■ RAW DATA
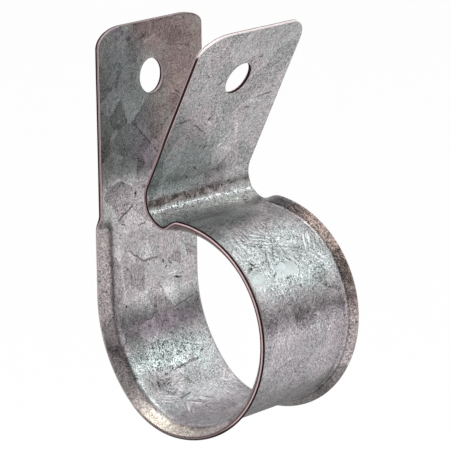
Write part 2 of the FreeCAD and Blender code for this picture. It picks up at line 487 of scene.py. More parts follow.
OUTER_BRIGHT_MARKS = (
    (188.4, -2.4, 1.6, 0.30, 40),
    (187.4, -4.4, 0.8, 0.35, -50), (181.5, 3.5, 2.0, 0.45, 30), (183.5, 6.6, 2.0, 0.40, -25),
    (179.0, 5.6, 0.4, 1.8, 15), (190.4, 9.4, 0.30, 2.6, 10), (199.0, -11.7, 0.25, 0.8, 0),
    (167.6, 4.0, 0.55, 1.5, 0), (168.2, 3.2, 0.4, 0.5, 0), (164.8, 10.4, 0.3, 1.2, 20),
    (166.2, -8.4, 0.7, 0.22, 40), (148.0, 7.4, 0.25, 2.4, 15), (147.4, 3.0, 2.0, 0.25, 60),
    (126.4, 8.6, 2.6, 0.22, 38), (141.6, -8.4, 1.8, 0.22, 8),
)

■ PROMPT
From the first line to the last, please quote the material above exactly.

■ SOLUTION
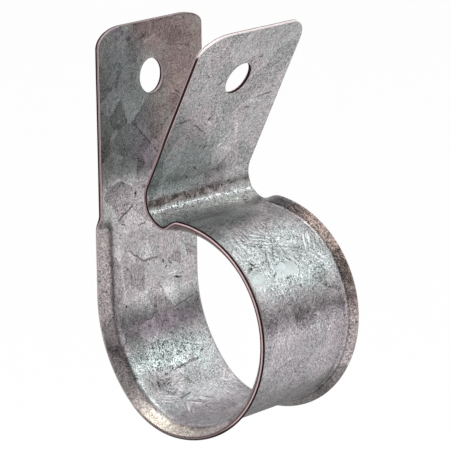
Write part 2 of the FreeCAD and Blender code for this picture. It picks up at line 487 of scene.py. More parts follow.
OUTER_BRIGHT_MARKS = (
    (188.4, -2.4, 1.6, 0.30, 40),
    (187.4, -4.4, 0.8, 0.35, -50), (181.5, 3.5, 2.0, 0.45, 30), (183.5, 6.6, 2.0, 0.40, -25),
    (179.0, 5.6, 0.4, 1.8, 15), (190.4, 9.4, 0.30, 2.6, 10), (199.0, -11.7, 0.25, 0.8, 0),
    (167.6, 4.0, 0.55, 1.5, 0), (168.2, 3.2, 0.4, 0.5, 0), (164.8, 10.4, 0.3, 1.2, 20),
    (166.2, -8.4, 0.7, 0.22, 40), (148.0, 7.4, 0.25, 2.4, 15), (147.4, 3.0, 2.0, 0.25, 60),
    (126.4, 8.6, 2.6, 0.22, 38), (141.6, -8.4, 1.8, 0.22, 8),
)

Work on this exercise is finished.